再び神官と王シリーズのお話。
4巻の『神官は王を悩ませる』で今までにない感動しちゃいました。
個人的好みでは女の入れ替えのような受けはあまり興味ないのですが心入れ替えました。
神官の冴紗はこの世のものではない美貌の美青年で羅剛という王様の妃でもあります。
冴紗は全てを羅剛のために生きていてその在り方が半端なくいじらしく書かれていると読みながら微笑むしかありません。
よくもまあそういう考え方が出来るものだと驚くのだけど、実は冴紗が「世の道」を握っているのにさらに驚きます。それを分かっている羅剛は冴紗の影として生まれてきたことを自覚するのだけど、冴紗はその反対のことを考えている。
まさに陽と月のような関係。お互いを立てつつ引き、引かれる存在。
羅剛の冴紗に対する激しい恋心も、どうしてこんなに好きになっちゃったんだろうという歓喜と”もだえ”が素敵です。
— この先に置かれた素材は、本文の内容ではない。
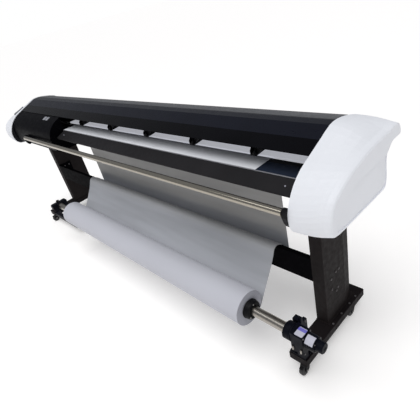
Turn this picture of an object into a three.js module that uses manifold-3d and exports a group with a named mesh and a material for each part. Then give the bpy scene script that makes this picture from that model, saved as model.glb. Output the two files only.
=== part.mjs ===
// Wide-format roll-fed printer cutter on a two-leg stand.
// Millimetres, +X to the machine's right, -Y to the operator, +Z up, wheels on Z = 0.
// Profiles are written in the machine's own (Y, Z) numbers, and FRONT_SHIFT moves the whole
// machine so that the origin lies under the middle of its footprint.
import * as THREE from 'three';
import { mergeVertices } from 'three/addons/utils/BufferGeometryUtils.js';
import Module from 'manifold-3d';

const wasm = await Module();
wasm.setup();

// ---------------------------------------------------------------- driving dimensions
const FRONT_SHIFT = 84.25;
const GAP = 0.4;
const CAP_IN = 1456;
const CAP_OUT = 1618;
const CAP_WALL = 4;
const LIP_INSET = 0.45;
const BODY = CAP_IN - GAP;
const STATION_END = -650;
const TABLE_LEFT = -645;

const LEG_IN = 1366;
const LEG_OUT = 1428.5;
const LEG_FRONT = -54;
const LEG_REAR = 186;
const FOOT_IN = 1363;
const FOOT_OUT = 1458;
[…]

王であるのにどんなにみっともないまねをしてもさげすまれても冴紗を守ることこそ男の、いや夫としての誇りだと豪語する強さ。
王だから、とか美形男子だからかっこいいんだと言っては見も蓋もないけど、かっこいいんだからしょうがない。
自分がどれだけの恋をしたらそういうことが書けるだろうかと思える文章でした。
ここまで愛し合うことを、SEXではなく気持ちで表現できる面白さって今までなかった。
こんなに濃くていやみなくらいの愛情表現なのに認めざるを得なくて笑ってしまいます。
めでたくサヤに納まっても恋心は以前より増すのがいつまでも面白く読めるのがすごいです。
恋ってやっぱりいい、と思えるシリーズでした。
などと夢ごこちで読書に耽る秋。
そして明日も仮りの姿で会社でお仕事。これもファンタスティックだよね。